Book Review of Fahrenheit 451: 3 Treasure Boxes
Publisher: Blackstone Audio, Inc., Audible Audio Edition, Listening Length: 5 hours and 8 minutes (179 pages), ASIN: B000BUMW3M

Guy Montag is a fireman, and his job is to burn down houses that contain books. One day after work, he meets Clarissa a young woman who is full of vitality and he starts to realize how empty his life is, he starts to realize there are wisdom in words. As Guy begins questioning his life, his life starts to fall apart.

Ray Bradbury was an American author of science fiction, dystopia, fantasy and horror. His most famous work was “Fahrenheit 451”, but he is also known for “The Martian Chronicles” and “Something Wicked This Way Comes.” He wrote “Fahrenheit 451” in 1953, and the story is a dystopian science fiction novel told in a third person narrative from the point of view of the main protagonist, Guy Montag.

This is a prophetic view of where our society is heading. Young people spend hours a day texting, tweeting, searching the web, watching Youtube, playing video games and on Facebook, but they do not have enough time to read any books. In “Fahrenheit 451”, books have been outlawed, not because the government wants to control people, but because people are not interested in reading. Slowly, over time, people stopped attending the arts departments at university and creativity became extinct. The people in this story, just like people today, do not have time, and are consumed doing meaningless activities.

The story follows Guy Montag as he slowly becomes aware of his hollow life. He awakens from the trance he is in and he awkwardly tries to right the wrongs he has done. The story moves at a good pace with some surprising and exciting scenes. The ending shows how humanity’s apathy negatively affects the world but it also leaves the reader with a feeling of hope.

I recommend “Fahrenheit 451,” as a very good book. It is a standalone story, with a thought provoking ending. The writing is phenomenal and the word usage and descriptions are genius.

My favourite quotes: 

“As he stood there the sky over the house screamed. There was a tremendous ripping sound as if two giant hands had torn ten thousand miles of black linen down the seam. Montag was cut in half. He felt his chest chopped down and split apart. The jet-bombs going over, going over, going over, one two, one two, one two, six of them, nine of them, twelve of them, one and one and one and another and another and another, did all the screaming for him. He opened his own mouth and let their shriek come down and out between his bared teeth. The house shook. The flare went out in his hand. The moonstones vanished. He felt his hand plunge toward the telephone. “(pg 9)

“Without turning on the light he imagined how this room would look. His wife stretched on the bed, uncovered and cold, like a body displayed on the lid of a tomb, her eyes fixed to the ceiling by invisible threads of steel, immovable.
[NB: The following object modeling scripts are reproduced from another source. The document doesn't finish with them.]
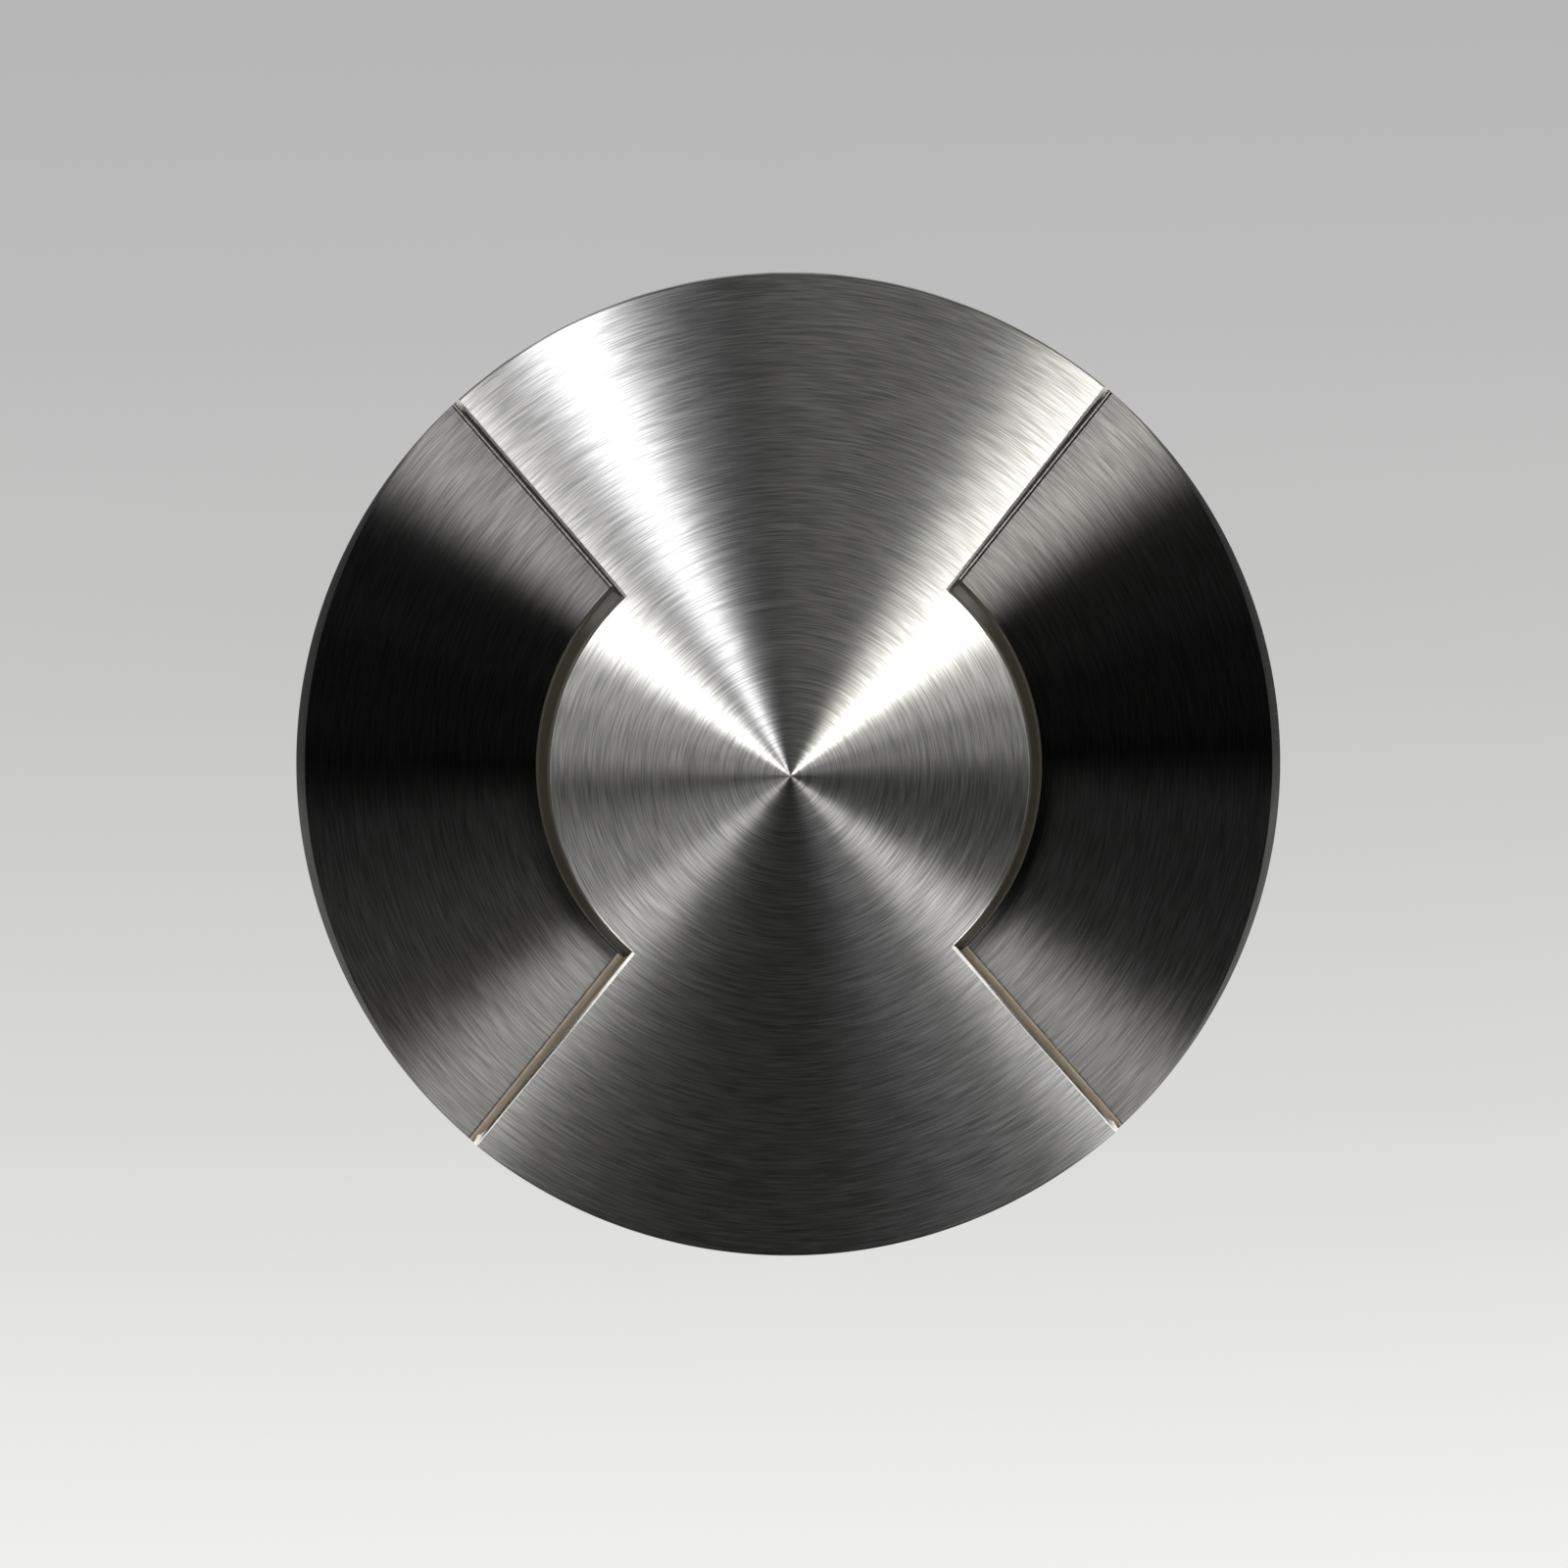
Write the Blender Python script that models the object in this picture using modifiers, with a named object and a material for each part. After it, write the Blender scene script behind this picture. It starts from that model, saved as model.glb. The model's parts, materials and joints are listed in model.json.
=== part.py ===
"""Drive-over ground light with two side windows, held in an installation sleeve.

The finished paving meets the underside of the cover. The sleeve stands on z = 0.
Lengths are in metres, +Z is up, and the two windows look along -X and +X.
"""

import math

import bmesh
import bpy
from mathutils import Matrix, Vector

MM = 0.001

# Values that several pieces share
FIT_GAP = 0.3 * MM
CUT_OVERRUN = 1.0 * MM
MERGE_DISTANCE = 0.001 * MM
LARGE_STEPS = 128
BODY_STEPS = 48
RING_STEPS = 36
SMALL_STEPS = 20
SCREW_STEPS = 12
HEX_SIDES = 6

# Machined cover: a cone with two level sectors milled into it
COVER_HEIGHT = 15.0 * MM
COVER_RIM_HEIGHT = 4.4 * MM
COVER_EDGE_BREAK = 0.3 * MM
COVER_OVERHANG = 5.0 * MM
SECTOR_FLOOR_HEIGHT = 3.5 * MM
SECTOR_SIDE_ANGLE = math.radians(50.3)
SECTOR_SIDE_OFFSET = 1.36 * MM
SECTOR_FILLET = 1.2 * MM
SECTOR_FILLET_SEGMENTS = 4
SECTOR_ARC_STEPS = 24
SECTOR_CHAMFER_RUN = 1.25 * MM
SECTOR_CHAMFER_DROP = 2.3 * MM
HUB_RADIUS = 31.4 * MM
HUB_HOLLOW_HEIGHT = 9.0 * MM

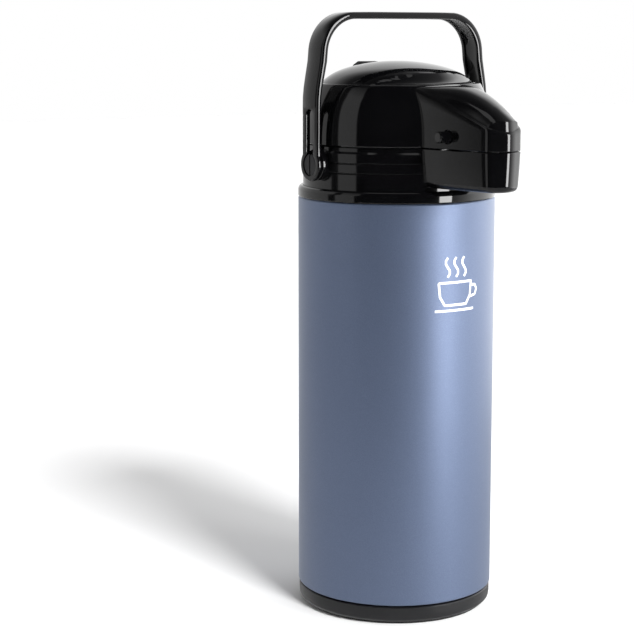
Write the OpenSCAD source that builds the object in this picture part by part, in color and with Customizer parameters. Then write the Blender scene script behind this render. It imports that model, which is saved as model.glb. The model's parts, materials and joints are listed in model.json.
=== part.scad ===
// Thermal coffee airpot: insulated vessel with a hinged pump lid, a bail
// handle and a swivel base. Millimetres. Origin: centre of the underside,
// +Z up, spout towards -Y, handle pivots along X.

/* [Vessel] */
// Outer diameter of the painted shell
body_d = 130; // [110:1:150]
// Top edge of the painted shell above the table
shell_top = 273; // [220:1:320]
// Wall thickness of the painted shell
shell_t = 1; // [0.6:0.1:1.6]
// Outer radius of the steel liner's inside flask
flask_r = 54.8; // [45:0.1:56]
// Radius of the flask's neck, outside
neck_r = 27.8; // [22:0.1:29]
// Wall thickness of both liner skins
liner_t = 0.8; // [0.5:0.1:1.2]

/* [Base] */
// Height of the visible black base ring
base_h = 12; // [8:0.5:16]
// Outer radius of the base ring
base_r = 64.5; // [60:0.5:65]
// Radius of the swivel pivot
swivel_r = 5; // [4:0.1:7]

/* [Shoulder and lid] */
// Radius of the shoulder wall and of the lid's barrel
head_r = 62; // [56:0.5:64]
// Height of the parting line between shoulder and lid
part_z = 309; // [300:0.5:315]
// Half the parting gap
part_gap = 0.3; // [0.2:0.05:0.5]
// Radius of the opening the push dome travels in
mouth_r = 51.1; // [46:0.1:54]
// Height of the push dome's top
dome_z = 362.6; // [355:0.1:366]
// Wall thickness of the moulded head parts
head_t = 2.2; // [1.6:0.1:3]

/* [Lid hinge] */
// Distance of the hinge axis behind the centre
hinge_y = 65.5; // [64:0.1:68]
// Height of the hinge axis
hinge_z = 311.5; // [310:0.1:314]
// Radius of the hinge pin
hinge_pin_r = 1.5; // [1:0.1:2]

/* [Spout] */
// Reach of the spout's tip from the centre
nose_y = 118; // [100:1:130]
// Distance of the nozzle from the centre
nozzle_y = 98; // [85:1:105]
// Height of the outlet duct's axis
duct_z = 313.5; // [312:0.1:315]

/* [Pump] */
// Travel of the push dome
stroke = 18; // [12:1:20]

/* [Release buttons] */
// Distance of the buttons in front of the centre
button_y = 79; // [70:1:90]
// Height of the buttons
button_z = 317; // [314:0.5:320]
// Radius of a button
button_r = 3.5; // [2.5:0.1:5]

/* [Handle] */
// Height of the handle's pivots
pivot_z = 297; // [294:0.5:300]
// Radius of the pivot pins
pivot_r = 6.2; // [5:0.1:7]
// Width of the strap
strap_w = 17.4; // [12:0.1:24]
// Distance of the strap's outer face from the centre
strap_x = 69; // [67:0.1:72]
// Thickness of the strap's legs
strap_t = 3.4; // [2.5:0.1:5]
// Height of the top of the handle
handle_top = 394; // [380:1:410]
// Thickness of the grip bar
grip_t = 4.4; // [3:0.1:7]

/* [Hidden] */
$fn = 96;
body_r = body_d / 2;
collar_r = body_r + 0.2;
neck_top = 284;
deck_z = 294.5;
rim_z = 297;
arc_x = strap_x - 30.5;
arc_z = handle_top - 26.4;
arc_r = 26.3;
skirt_z = 354 - stroke;
plate_z = 306;
seat_z = 318;

// Helpers

// A tube between two heights.
module tube(outer_r, inner_r, z0, z1)
    translate([0, 0, z0])
        difference() {
            cylinder(r = outer_r, h = z1 - z0);
            translate([0, 0, -1])
                cylinder(r = inner_r, h = z1 - z0 + 2);
        }

// A cylinder along X between two places.
module rod_x(r, x0, x1, y = 0, z = 0)
    translate([x0, y, z])
        rotate([0, 90, 0])
            cylinder(r = r, h = x1 - x0);

// A cylinder along Y between two places.
module rod_y(r, y0, y1, x = 0, z = 0)
    translate([x, y0, z])
        rotate([-90, 0, 0])
            cylinder(r = r, h = y1 - y0);

// Half width of the spout at a distance in front of the centre.
function beak_w(y) = 22.5 - (y - 57.8) * 0.175;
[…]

And in her ears the little Seashells, the thimble radios tamped tight, and an electronic ocean of sound, of music and talk and music and talk coming in, coming in on the shore of her unsleeping mind. The room was indeed empty. Every night the waves came in and bore her off on their great tides of sound, floating her, wide-eyed, toward morning. There had been no night in the last two years that Mildred had not swum that sea, had not gladly gone down in it for the third time.” (Pg 8)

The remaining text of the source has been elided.